>>>
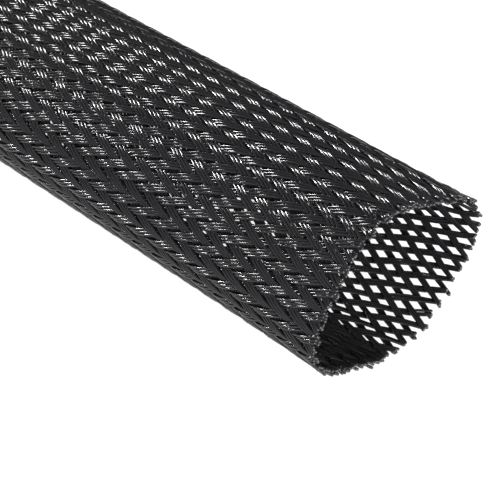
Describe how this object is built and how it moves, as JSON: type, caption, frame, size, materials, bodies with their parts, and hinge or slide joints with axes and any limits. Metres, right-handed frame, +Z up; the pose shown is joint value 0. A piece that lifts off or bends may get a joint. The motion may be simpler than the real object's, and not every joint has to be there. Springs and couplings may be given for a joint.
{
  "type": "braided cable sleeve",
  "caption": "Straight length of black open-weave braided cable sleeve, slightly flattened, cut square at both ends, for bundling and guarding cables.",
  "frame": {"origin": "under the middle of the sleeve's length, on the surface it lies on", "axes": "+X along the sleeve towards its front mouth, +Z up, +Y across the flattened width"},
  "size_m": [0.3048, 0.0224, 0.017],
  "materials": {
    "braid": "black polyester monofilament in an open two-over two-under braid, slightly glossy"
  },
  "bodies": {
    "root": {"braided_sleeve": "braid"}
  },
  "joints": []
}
<<<
Return the material in full, exactly as shown.

_OUTPUT OF THE TASK_
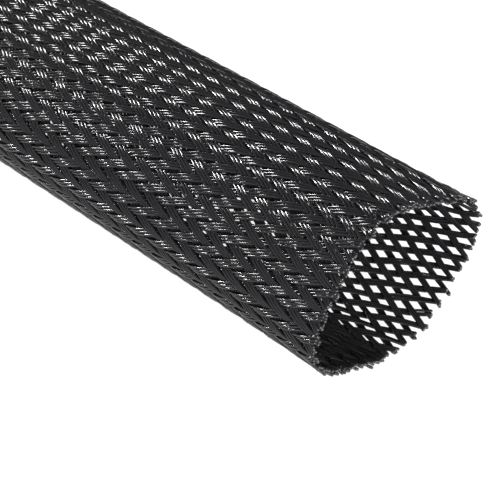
Describe how this object is built and how it moves, as JSON: type, caption, frame, size, materials, bodies with their parts, and hinge or slide joints with axes and any limits. Metres, right-handed frame, +Z up; the pose shown is joint value 0. A piece that lifts off or bends may get a joint. The motion may be simpler than the real object's, and not every joint has to be there. Springs and couplings may be given for a joint.
{
  "type": "braided cable sleeve",
  "caption": "Straight length of black open-weave braided cable sleeve, slightly flattened, cut square at both ends, for bundling and guarding cables.",
  "frame": {"origin": "under the middle of the sleeve's length, on the surface it lies on", "axes": "+X along the sleeve towards its front mouth, +Z up, +Y across the flattened width"},
  "size_m": [0.3048, 0.0224, 0.017],
  "materials": {
    "braid": "black polyester monofilament in an open two-over two-under braid, slightly glossy"
  },
  "bodies": {
    "root": {"braided_sleeve": "braid"}
  },
  "joints": []
}